Set task ▸ Return, exactly as written, every line from the first line of the data below through the line that contains "(1 - share)))".
• • • • •
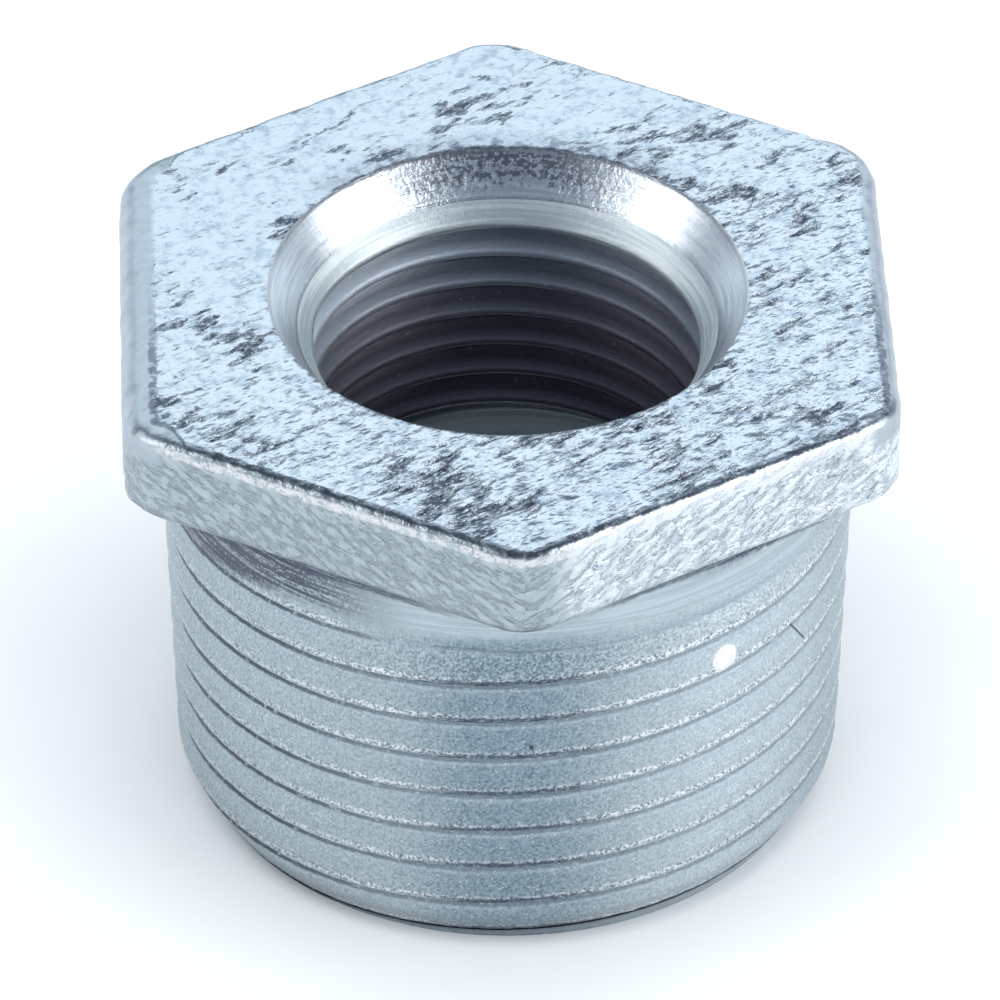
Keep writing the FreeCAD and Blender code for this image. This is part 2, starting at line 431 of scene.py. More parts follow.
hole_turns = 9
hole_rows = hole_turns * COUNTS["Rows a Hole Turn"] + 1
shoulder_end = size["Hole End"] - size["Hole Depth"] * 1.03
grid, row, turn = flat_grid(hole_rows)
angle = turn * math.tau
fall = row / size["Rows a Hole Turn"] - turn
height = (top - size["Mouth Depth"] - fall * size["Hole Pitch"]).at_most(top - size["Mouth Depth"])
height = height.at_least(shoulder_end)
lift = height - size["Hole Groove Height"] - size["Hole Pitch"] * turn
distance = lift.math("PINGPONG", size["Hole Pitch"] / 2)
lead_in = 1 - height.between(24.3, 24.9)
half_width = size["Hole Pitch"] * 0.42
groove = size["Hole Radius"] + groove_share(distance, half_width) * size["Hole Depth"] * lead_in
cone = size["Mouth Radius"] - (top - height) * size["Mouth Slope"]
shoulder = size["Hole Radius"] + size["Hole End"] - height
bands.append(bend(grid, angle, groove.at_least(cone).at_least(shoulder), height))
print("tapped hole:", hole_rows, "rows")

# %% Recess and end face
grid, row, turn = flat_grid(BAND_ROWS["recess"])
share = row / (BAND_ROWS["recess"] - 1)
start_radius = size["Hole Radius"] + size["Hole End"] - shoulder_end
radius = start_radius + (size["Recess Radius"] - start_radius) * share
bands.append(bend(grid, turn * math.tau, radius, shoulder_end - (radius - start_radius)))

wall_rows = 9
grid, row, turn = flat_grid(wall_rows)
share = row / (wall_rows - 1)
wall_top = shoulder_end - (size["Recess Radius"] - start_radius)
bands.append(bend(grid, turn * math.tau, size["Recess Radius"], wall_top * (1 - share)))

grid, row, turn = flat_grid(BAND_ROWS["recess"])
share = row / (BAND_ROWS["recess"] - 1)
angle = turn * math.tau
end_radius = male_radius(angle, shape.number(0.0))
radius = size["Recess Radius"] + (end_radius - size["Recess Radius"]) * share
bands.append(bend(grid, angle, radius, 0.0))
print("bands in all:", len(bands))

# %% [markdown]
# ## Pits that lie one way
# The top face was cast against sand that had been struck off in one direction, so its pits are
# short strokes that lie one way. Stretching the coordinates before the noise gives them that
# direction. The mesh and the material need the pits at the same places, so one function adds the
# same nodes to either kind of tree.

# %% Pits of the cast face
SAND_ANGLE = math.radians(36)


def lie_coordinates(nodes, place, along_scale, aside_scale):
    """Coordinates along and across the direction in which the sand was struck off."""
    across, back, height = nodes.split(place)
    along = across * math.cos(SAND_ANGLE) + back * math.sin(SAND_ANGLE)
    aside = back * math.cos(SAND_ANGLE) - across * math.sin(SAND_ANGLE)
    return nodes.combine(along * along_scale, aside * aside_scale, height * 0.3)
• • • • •
Task response ▸
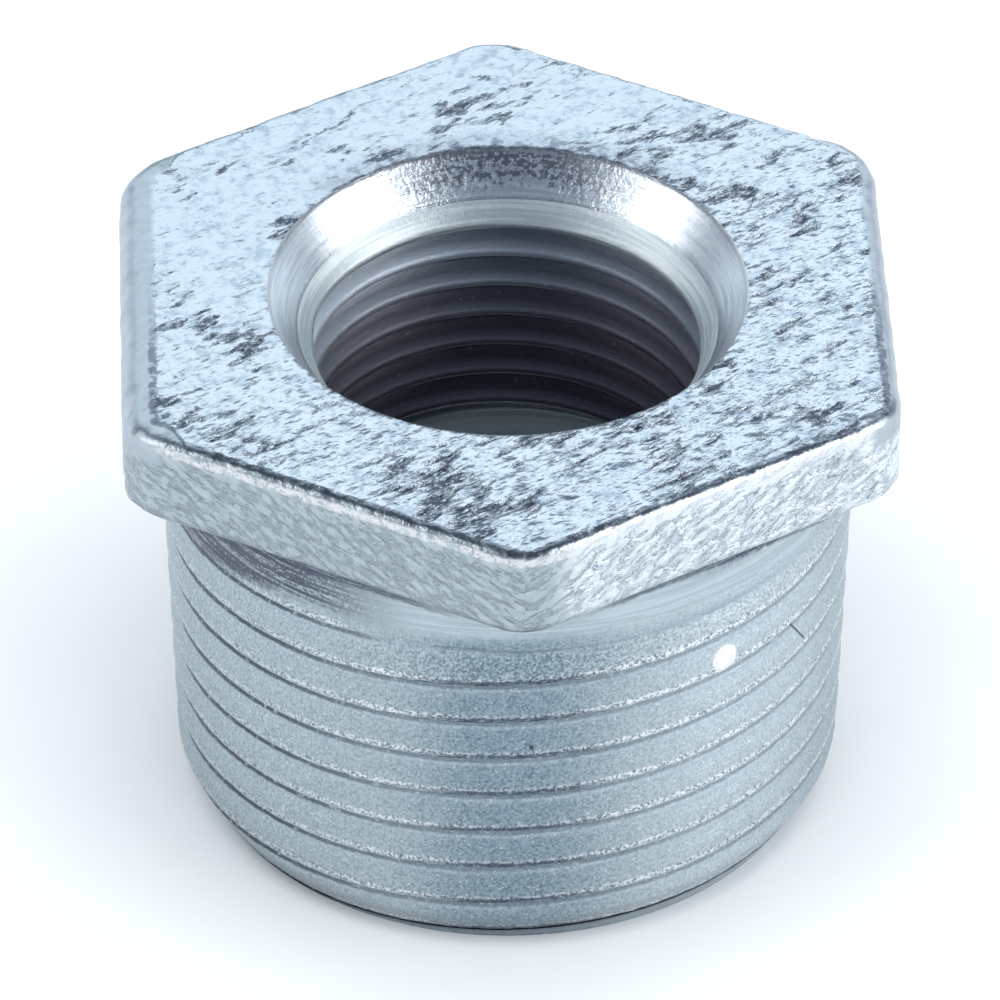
Keep writing the FreeCAD and Blender code for this image. This is part 2, starting at line 431 of scene.py. More parts follow.
hole_turns = 9
hole_rows = hole_turns * COUNTS["Rows a Hole Turn"] + 1
shoulder_end = size["Hole End"] - size["Hole Depth"] * 1.03
grid, row, turn = flat_grid(hole_rows)
angle = turn * math.tau
fall = row / size["Rows a Hole Turn"] - turn
height = (top - size["Mouth Depth"] - fall * size["Hole Pitch"]).at_most(top - size["Mouth Depth"])
height = height.at_least(shoulder_end)
lift = height - size["Hole Groove Height"] - size["Hole Pitch"] * turn
distance = lift.math("PINGPONG", size["Hole Pitch"] / 2)
lead_in = 1 - height.between(24.3, 24.9)
half_width = size["Hole Pitch"] * 0.42
groove = size["Hole Radius"] + groove_share(distance, half_width) * size["Hole Depth"] * lead_in
cone = size["Mouth Radius"] - (top - height) * size["Mouth Slope"]
shoulder = size["Hole Radius"] + size["Hole End"] - height
bands.append(bend(grid, angle, groove.at_least(cone).at_least(shoulder), height))
print("tapped hole:", hole_rows, "rows")

# %% Recess and end face
grid, row, turn = flat_grid(BAND_ROWS["recess"])
share = row / (BAND_ROWS["recess"] - 1)
start_radius = size["Hole Radius"] + size["Hole End"] - shoulder_end
radius = start_radius + (size["Recess Radius"] - start_radius) * share
bands.append(bend(grid, turn * math.tau, radius, shoulder_end - (radius - start_radius)))

wall_rows = 9
grid, row, turn = flat_grid(wall_rows)
share = row / (wall_rows - 1)
wall_top = shoulder_end - (size["Recess Radius"] - start_radius)
bands.append(bend(grid, turn * math.tau, size["Recess Radius"], wall_top * (1 - share)))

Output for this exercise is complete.